44. Judgement comes from experience; experience comes from poor judgement.
45. It works better if you plug it in.
46. Build a system that even a fool can use, and only a fool will wnat to use it.
47. Give any problem containing N equations, there will N+1 unknowns.
48. An object or bit of information most needed will be least available.
49. Any device requiring service or adjustment will be least accessible.
50. Interchangeable devices won”t.
51. In any human endeavor, once you have exhausted all possibilities and fail, there will be one solution, simple and obvious, highly visible to everyone else.

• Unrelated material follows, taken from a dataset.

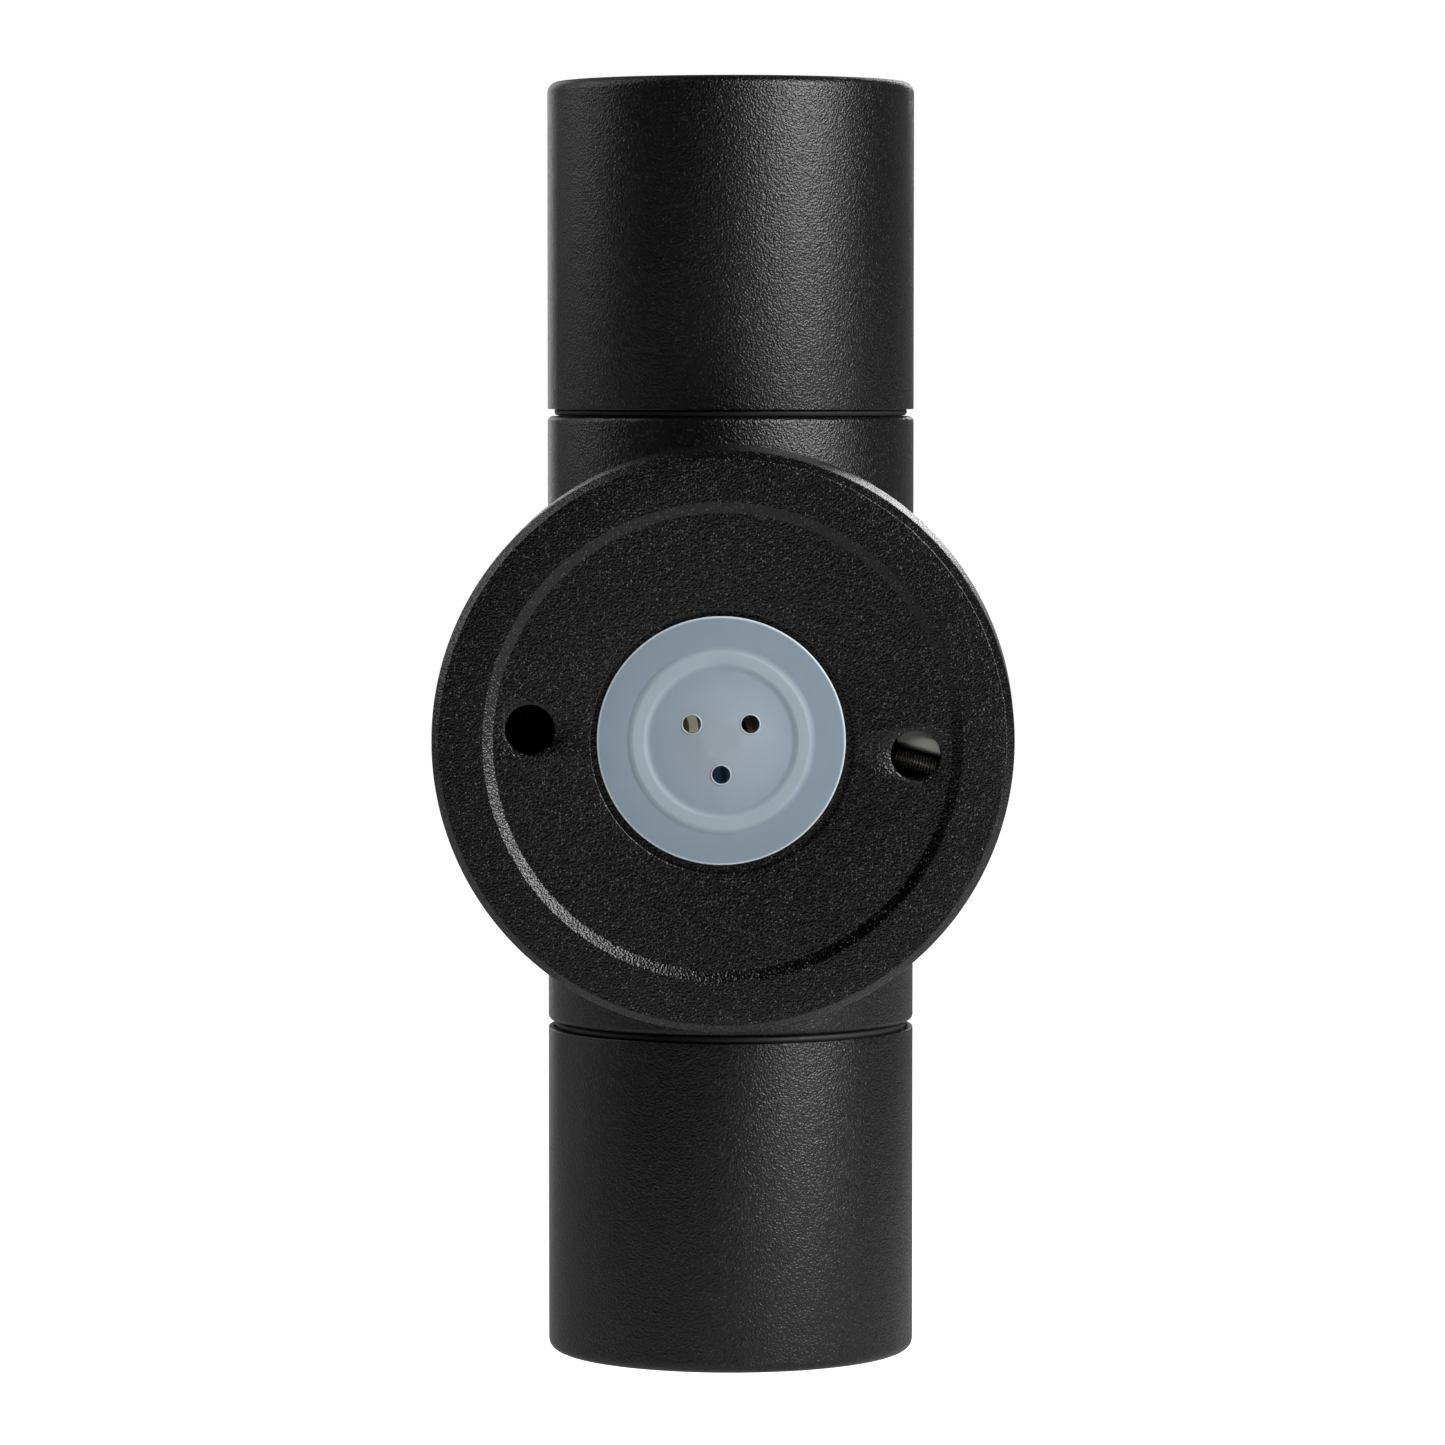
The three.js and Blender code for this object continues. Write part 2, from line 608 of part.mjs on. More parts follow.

52. Badness comes in waves.
53. After months of training and you finally understand all of a program”s commands, a revised version of the program arrives with an all-new command structure.
54. After designing a useful routine that gets around a familiar bug in the system, the system is revised, the bug is taken away, and you”re left with a useless routine.
55. Efforts in improving a program”s “user friendliness” invariably lead to work in improving user”s “computer literacy.”
56. That”s not a bug, that”s a feature!
57. An expert is a person who avoids the small errors while sweeping on to the grand fallacy.
58. If builders built buildings the way programmers write programs, then the first woodpecker that cames along would destroy civilization.
59. Once you open a can of worms, the only way to recan them is to use a larger can.
60. As soon as a still-to-be-finished computer task becomes a life-or-death situation, the power fails.